Sob outra égide, há quase que diária visitação a minhas estantes. A simples lombada de obra percorrida pelos olhos e fixada na mente já traduz a sua essência essencial. Para tanto, a retenção durante décadas do conteúdo de um livro só pode advir do espírito alerta. Escolhida a obra, e esse quesito é fundamental, atirar-se a ela com cuidado, empolgação tantas vezes, atenção e carinho torna-se imperativo. Só retemos aquilo que realmente nos causou impacto. Assim também acontece com a partitura musical. Apreende-se o que nos seduz e acredito que, após os anos de intenso aprendizado – na realidade, a vida inteira -, devemos nos concentrar nas obras em que acreditamos. Estudar algo que não nos traz sentido ou ler um livro por ler traz a mesma sensação, ou seja, o desencanto.

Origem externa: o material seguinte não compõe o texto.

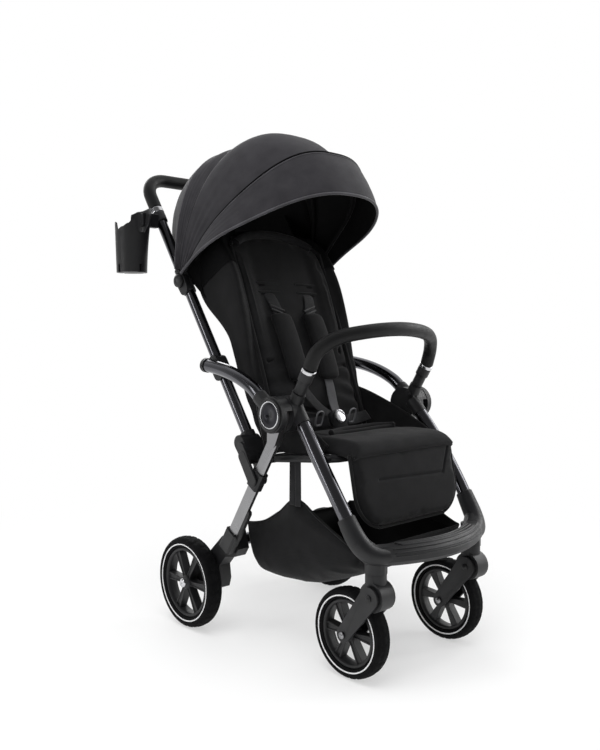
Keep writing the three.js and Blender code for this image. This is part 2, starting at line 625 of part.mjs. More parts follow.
// ---------------------------------------------------------------- cup holder on the right bar
function makeCupHolder() {
  const { x, y, bottom, top, radius, wall } = CUP;
  const inside = rod(v3(x, y, bottom + wall), v3(x, y, top + 5), radius - 2 - wall, 20, radius - wall);
  const cup = cut(rod(v3(x, y, bottom), v3(x, y, top), radius - 2, 20, radius),
    box(x - 12, x + 12, y - 60, y + 60, bottom - 5, bottom + 24),
    box(x - 60, x + 60, y - 9, y + 9, bottom - 5, bottom + 24),
    box(x + 10, x + 60, y - 34, y + 60, top - 30, top + 10));
  const clipAt = GRIP_AT - 26;
  const clip = alongBar(clipAt - 12, clipAt + 12, BAR_R + 3.5);
  const [clipY, clipZ] = onBar(clipAt);
  const bracket = box(BAR_X + 11, x - radius + 6, clipY - 16, clipY + 4, clipZ - 26, clipZ + 10);
  add('cup_holder', mirrored(cut(join(cup, clip, bracket), inside,
    alongBar(clipAt - 40, clipAt + 40, BAR_R + GAP))), plastic);
}

// ---------------------------------------------------------------- canopy
// A point of a hoop: t runs from 0 at the left pivot over the top to 1 at the right one.
function onHoop({ angle, radius, half, power }, t) {
  const turn = Math.PI * t;
  const across = half * Math.sign(Math.cos(turn)) * Math.abs(Math.cos(turn)) ** (2 / power);
  const out = radius * Math.abs(Math.sin(turn)) ** (2 / power);
  return v3(across, pivot[0] - out * Math.sin(rad(angle)), pivot[1] + out * Math.cos(rad(angle)));
}

// The hoop a share of the way from one hoop to the next.
function between(from, to, share) {
  const mix = (key) => THREE.MathUtils.lerp(from[key], to[key], share);
  return { angle: mix('angle'), radius: mix('radius'), half: mix('half'), power: mix('power') };
}

// A point of a hoop again, with u from 0 to 1 between the two places where its fabric ends.
function onCloth(hoop, u, foot = HOOP_FOOT) {
  const start = Math.asin((foot / hoop.radius) ** (hoop.power / 2)) / Math.PI;
  return onHoop(hoop, start + u * (1 - 2 * start));
}

function bow(hoop) {
  const points = Array.from({ length: 15 }, (_, i) => onCloth(hoop, i / 14));
  return bent(points, BOW_R, 26, 6);
}

function makeCanopy() {
  // the panels' edges stay this far apart at each seam, all the way to the pivot
  const seam = 3.6;
  const apart = (point, share) => {
    const [dy, dz] = [point.y - pivot[0], point.z - pivot[1]];
    const turn = ((1 - 2 * share) * seam) / 2 / Math.hypot(dy, dz);
    return v3(point.x, pivot[0] + dy - dz * turn, pivot[1] + dz + dy * turn);
  };
  const panel = (from, to, bulge) => (u, v) => {
    const hoop = between(from, to, v);
    hoop.radius += bulge * Math.sin(Math.PI * v);
    return apart(onCloth(hoop, u), v);
  };
  // the rear panel runs on behind the rear hoop as a drape between the push bars
  const fan = panel(REAR_HOOP, MID_HOOP, 6);
  const rear = (u, v) => {
    if (v > 0.5) return fan(u, 2 * v - 1);
    const share = Math.max(0, 2 * v);
    const hoop = between(BACK_HOOP, REAR_HOOP, share);
    hoop.half = THREE.MathUtils.lerp(BACK_HOOP.half, REAR_HOOP.half, share ** 2);
    return apart(onCloth(hoop, u, THREE.MathUtils.lerp(DRAPE_FOOT, HOOP_FOOT, share)), 0);
  };
  add('canopy_rear', sheet(rear, CANOPY_STEPS, 8, CLOTH), canopyFabric);
  add('canopy_mid', sheet(panel(MID_HOOP, TOP_HOOP, 6), CANOPY_STEPS, 4, CLOTH), canopyFabric);
  add('canopy_front', sheet(panel(TOP_HOOP, RIM_HOOP, 4), CANOPY_STEPS, 4, CLOTH), canopyFabric);
  const inset = CLOTH + BOW_R + SLIDE;
  const inside = (hoop, lag, slim) => ({
    ...hoop, angle: hoop.angle + lag, radius: hoop.radius - inset, half: hoop.half - inset - slim,
  });
  add('bow_mid', bow(inside(MID_HOOP, 2, 1)), steel);
  add('bow_front', bow(inside(RIM_HOOP, -2.5, 3)), steel);
}

// ---------------------------------------------------------------- seat, backrest, leg rest
// A cushion with two rounded far corners; place(x, along, off) lays it in space.
function cushion(half, length, corner, thick, place) {
  const edge = 5;
  const layer = (shrink, off) => {
    const [h, l] = [half - shrink, length - shrink];
    const points = [[-h, shrink], [h, shrink]];
    for (const side of [1, -1]) {
      for (let k = 0; k <= 4; k++) {
        const turn = ((side > 0 ? k : 4 - k) / 4) * (Math.PI / 2);
        points.push([side * (h - corner + corner * Math.cos(turn)), l - corner + corner * Math.sin(turn)]);
      }
    }
    return points.map(([x, s]) => place(x, s, off));
  };
  return loft([layer(edge, 0), layer(0, edge), layer(0, thick - edge), layer(edge, thick)]);
}

function makeSeat() {
  // seat cushion with the fabric sides that stand up from it, under the hubs
  const { front, back, bottom, top, half } = SEAT;
  const bed = cushion(half, back - front, 12, top - bottom, (x, s, off) => v3(x, back - s, bottom + off));
  const side = plate([[-120, bottom + 4], ...SEAT_SIDE_EDGE, [-6, bottom + 4]], SEAT_SIDE.inner, SEAT_SIDE.outer);
  const hem = box(half - 8, SEAT_SIDE.inner + 2, -118, -10, bottom + 5, top - 6);
  add('seat_pad', join(bed, side, hem, mirrored(side), mirrored(hem)), fabric);

  // seat frame: front tube, two rails and the tube the backrest turns on, bolted to the front legs
  const { y: frontY, z: frontZ } = RAIL_FRONT;
  const rail = [v3(0, frontY, frontZ), v3(RAIL_X - 40, frontY, frontZ), v3(RAIL_X - 12, frontY + 3, frontZ),
    v3(RAIL_X, frontY + 17, frontZ - 1), v3(RAIL_X, -78, 403), v3(RAIL_X, BACK_HINGE.y, BACK_HINGE.z)];
  const legs = new THREE.CatmullRomCurve3(FRONT_LEG.map((p) => v3(...p)), false, 'centripetal');
  const onFrontLeg = legs.getSpacedPoints(40).find((p) => p.z < frontZ);
  const boss = rod(v3(RAIL_X, onFrontLeg.y, frontZ - 2), v3(onFrontLeg.x - FRONT_LEG_R - GAP, onFrontLeg.y, frontZ - 2), 7, 10);
  const halfFrame = join(bent(rail, RAIL_R, 16, 8), boss);
  const hingeTube = cross(BACK_HINGE.y, BACK_HINGE.z, -RAIL_X - RAIL_R, RAIL_X + RAIL_R, RAIL_R + 1);
  add('seat_frame', join(halfFrame, mirrored(halfFrame), hingeTube), gunmetal);

  add('backrest', sheet(onBackrest, 12, 10, BACK.thick), fabric);

  const fall = rad(LEG_REST.lean);
  const { thick } = LEG_REST;
  add('leg_rest', cushion(LEG_REST.half, LEG_REST.length, LEG_REST.corner, thick, (x, s, off) => v3(x,
    LEG_REST.y - (s + 2) * Math.sin(fall) + (off - thick / 2) * Math.cos(fall),
    LEG_REST.z - (s + 2) * Math.cos(fall) - (off - thick / 2) * Math.sin(fall))), fabric);
}

// A place on the backrest: x across, s up from its hinge, off to the rear of its front face.
function backPlace(x, s, off) {
  const lean = rad(BACK_LEAN);
  return v3(x, BACK_HINGE.y + s * Math.sin(lean) + off * Math.cos(lean),
    BACK_HINGE.z + s * Math.cos(lean) - off * Math.sin(lean));
}

// The backrest's face: a hollowed middle between padded wings, which run back to the push bars.
function onBackrest(u, v) {
  const { length, half, wing, shallow, deep } = BACK;
  const s = THREE.MathUtils.lerp(RAIL_R + 1.3, length, v);
  const lift = THREE.MathUtils.clamp((s - 130) / 400, 0, 1);
  const forward = -wing * Math.sin(Math.PI * lift ** 1.5);
  const rise = THREE.MathUtils.clamp((s - 180) / 200, 0, 1);
  const fall = THREE.MathUtils.clamp((s - 400) / (length - 400), 0, 1);
  const rearward = THREE.MathUtils.lerp(shallow, deep, rise) - (deep - shallow) * fall;
  const narrow = 1 - 0.22 * THREE.MathUtils.clamp((s - length + 60) / 60, 0, 1) ** 2;
  const low = THREE.MathUtils.lerp(0.9, 1, THREE.MathUtils.clamp(s / 200, 0, 1));
  const section = [[1, rearward], [1, 0.5 * rearward], [0.985, forward], [0.83, 0.75 * forward], [0.66, 0.3 * forward],
    [0.5, 0], [0, 0]];
  const across = Math.min(u, 1 - u) * 12;
  const k = THREE.MathUtils.clamp(Math.floor(across), 0, 5);
  const [[x0, off0], [x1, off1]] = [section[k], section[k + 1]];
  const share = across - k;
  const x = (x0 + (x1 - x0) * share) * half * narrow * low * (u < 0.5 ? 1 : -1);
  return backPlace(x, s, off0 + (off1 - off0) * share);
}

function makeHarness() {
  const thick = 14;
  const buckle = v3(0, -6, 466);
  const strap = (side) => {
    const route = [[50, 372, 24, 0], [50, 330, 27, 0], [47, 180, 25, 0], [42, 165, 13, 4], [16, 74, 12, 28]];
    const loops = route.map(([out, s, half, ahead], i) => {
      const x = side * out;
      const depth = i > 2 ? 5 : thick;
      const off = -GAP - ahead;
      return [backPlace(x - half, s, off), backPlace(x + half, s, off),
        backPlace(x + half, s, off - depth), backPlace(x - half, s, off - depth)];
    });
    return loft(loops);
  };
  const yoke = box(-27, 27, buckle.y - 2, buckle.y + 26, buckle.z - 12, buckle.z + 16);
  const crotch = box(-13, 13, buckle.y - 14, buckle.y + 6, SEAT.top + GAP, buckle.z - 6);
  const facing = v3(0, -0.94, 0.34);
  const onAxis = (s) => buckle.clone().addScaledVector(facing, s);
  add('harness', cut(join(strap(1), strap(-1), yoke, crotch), rod(onAxis(-6), onAxis(40), 17 + GAP, 20)), fabric);
  const foot = 4;
  add('buckle', cut(rod(onAxis(-6 + GAP), onAxis(10), 17, 20),
    rod(onAxis(foot - PRESS - SLIDE), onAxis(12), 10, 16)), plastic);
  add('buckle_button', rod(onAxis(foot), onAxis(11), 10 - SLIDE, 16), plastic);
}

// ---------------------------------------------------------------- bumper bar
function makeBumper() {
  const grip = bent(bothSides(BUMPER_POINTS.map((p) => v3(...p))), BUMPER_R, 24);
  const [low, high] = BUMPER_POST.map((p) => at(BUMPER_X, p));
  const up = high.clone().sub(low).normalize();
  const post = rod(low.clone().addScaledVector(up, GAP), high.clone().addScaledVector(up, 6), BUMPER_POST_R);
  add('bumper', join(grip, post, mirrored(post)), leatherette);
  const { y, z, start } = BUMPER_BUTTON;
  addPair('bumper_button', cross(y, z, start - 4, start + 3, BUMPER_BUTTON.radius, 12), plastic);
}

// ---------------------------------------------------------------- basket
function makeBasket() {
  const { front, back, half, peak } = BASKET;
  const rim = [[front, 246], [-170, 268], [-110, 296], [peak - 12, 318], [peak + 12, 316], [-10, 282], [45, 248], [back, 238]];
  const floor = [206, 178, 163, 158, 156, 153, 151, 149];
  const loop = (inset, level) => {
    const side = (s) => rim.map(([y, top], i) => {
      const z = THREE.MathUtils.lerp(floor[i], top, level);
      const inwards = Math.min(Math.max(y, front + inset), back - inset);
      return v3(s * (half - inset), inwards, z);
    });
    return [...side(-1), ...side(1).reverse()];
  };
  const wall = 3;
  const bag = loft([loop(26, 0), loop(9, 0.02), loop(2, 0.3), loop(0, 1), loop(wall, 1), loop(wall + 2, 0.3),
    loop(wall + 10, 0.06), loop(wall + 26, 0.04)]);
  const railLow = 403 - RAIL_R;
  const strap = plate([[peak - 17, railLow - 0.9], [peak + 15, railLow - 4.4], [peak + 7, 345], [peak + 9, 300], [peak - 9, 300],
    [peak - 9, 345]], half - 2.5, half - 0.5);
  add('basket', join(bag, strap, mirrored(strap)), fabric);
}

makeWheels();
makeCasters();
makeHubs();
makeFootBar();
makeRearFrame();
makePushBars();
makeHandle();
makeCupHolder();
makeCanopy();
makeSeat();
makeHarness();
makeBumper();
makeBasket();

// The origin: the middle of the whole stroller's box, on the floor.
const bounds = new THREE.Box3().setFromObject(stroller);
const middle = bounds.getCenter(v3());
stroller.position.set(-middle.x, -middle.y, -bounds.min.z);

export default stroller;
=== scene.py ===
# %% [markdown]
# # A compact folding stroller
# The frame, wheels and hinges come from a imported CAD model, which stays where it is. This lesson dresses it:
# smooth tubes, moulded plastic with softened edges, sewn fabric, grips and tyres with their tread.
# Everything is in metres, with +Z up, the floor at zero and the stroller facing -Y.

# %% Load the fixed frame
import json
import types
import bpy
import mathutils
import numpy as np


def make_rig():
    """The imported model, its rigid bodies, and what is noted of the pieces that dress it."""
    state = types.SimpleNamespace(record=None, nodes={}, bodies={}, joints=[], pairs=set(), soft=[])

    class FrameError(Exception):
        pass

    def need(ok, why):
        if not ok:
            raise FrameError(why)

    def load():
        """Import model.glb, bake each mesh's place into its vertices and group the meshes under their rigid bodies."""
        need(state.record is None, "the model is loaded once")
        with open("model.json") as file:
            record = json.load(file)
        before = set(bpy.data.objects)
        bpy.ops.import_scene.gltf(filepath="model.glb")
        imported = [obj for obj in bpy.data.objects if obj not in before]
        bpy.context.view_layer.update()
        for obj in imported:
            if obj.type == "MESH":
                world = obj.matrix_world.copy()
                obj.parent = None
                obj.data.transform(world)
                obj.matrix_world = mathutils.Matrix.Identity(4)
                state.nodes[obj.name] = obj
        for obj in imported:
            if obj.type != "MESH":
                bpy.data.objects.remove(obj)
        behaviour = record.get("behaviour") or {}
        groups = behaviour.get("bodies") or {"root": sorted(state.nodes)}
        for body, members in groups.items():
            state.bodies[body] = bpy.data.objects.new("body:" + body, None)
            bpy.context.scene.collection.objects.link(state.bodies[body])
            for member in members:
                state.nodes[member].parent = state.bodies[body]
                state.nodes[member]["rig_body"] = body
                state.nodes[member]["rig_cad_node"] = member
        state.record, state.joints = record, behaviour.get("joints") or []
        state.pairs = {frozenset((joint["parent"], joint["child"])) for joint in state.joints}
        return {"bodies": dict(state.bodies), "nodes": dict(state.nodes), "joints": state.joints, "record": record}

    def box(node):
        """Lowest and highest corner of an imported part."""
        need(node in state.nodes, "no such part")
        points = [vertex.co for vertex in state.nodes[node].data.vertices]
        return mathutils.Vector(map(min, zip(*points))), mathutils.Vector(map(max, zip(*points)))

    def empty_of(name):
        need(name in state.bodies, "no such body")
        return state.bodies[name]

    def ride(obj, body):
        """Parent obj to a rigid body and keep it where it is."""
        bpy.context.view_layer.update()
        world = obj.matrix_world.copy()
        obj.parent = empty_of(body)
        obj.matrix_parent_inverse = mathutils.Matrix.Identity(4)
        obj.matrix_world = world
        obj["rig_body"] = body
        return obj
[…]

Nesse turbilhão em permanente aceleração, as possibilidades de se ter a concentração em objeto de estudo preciso vai se tornando mais difícil. Tantas são as novidades apresentadas ao jovem que, pouco a pouco, a grande maioria se dilui diante da multidiversidade do viver. Contudo, a boa leitura, escolhida com discernimento, poderá sempre apontar para o conhecimento. Enriquecerá a mente aquele que buscar boas obras, tornando-se mais consciente de seu caminhar pela História.
On the pleasures of reading serious literature and its importance to store background knowledge, expand our horizons, be able to think critically and grow more conscious of our own walk through History.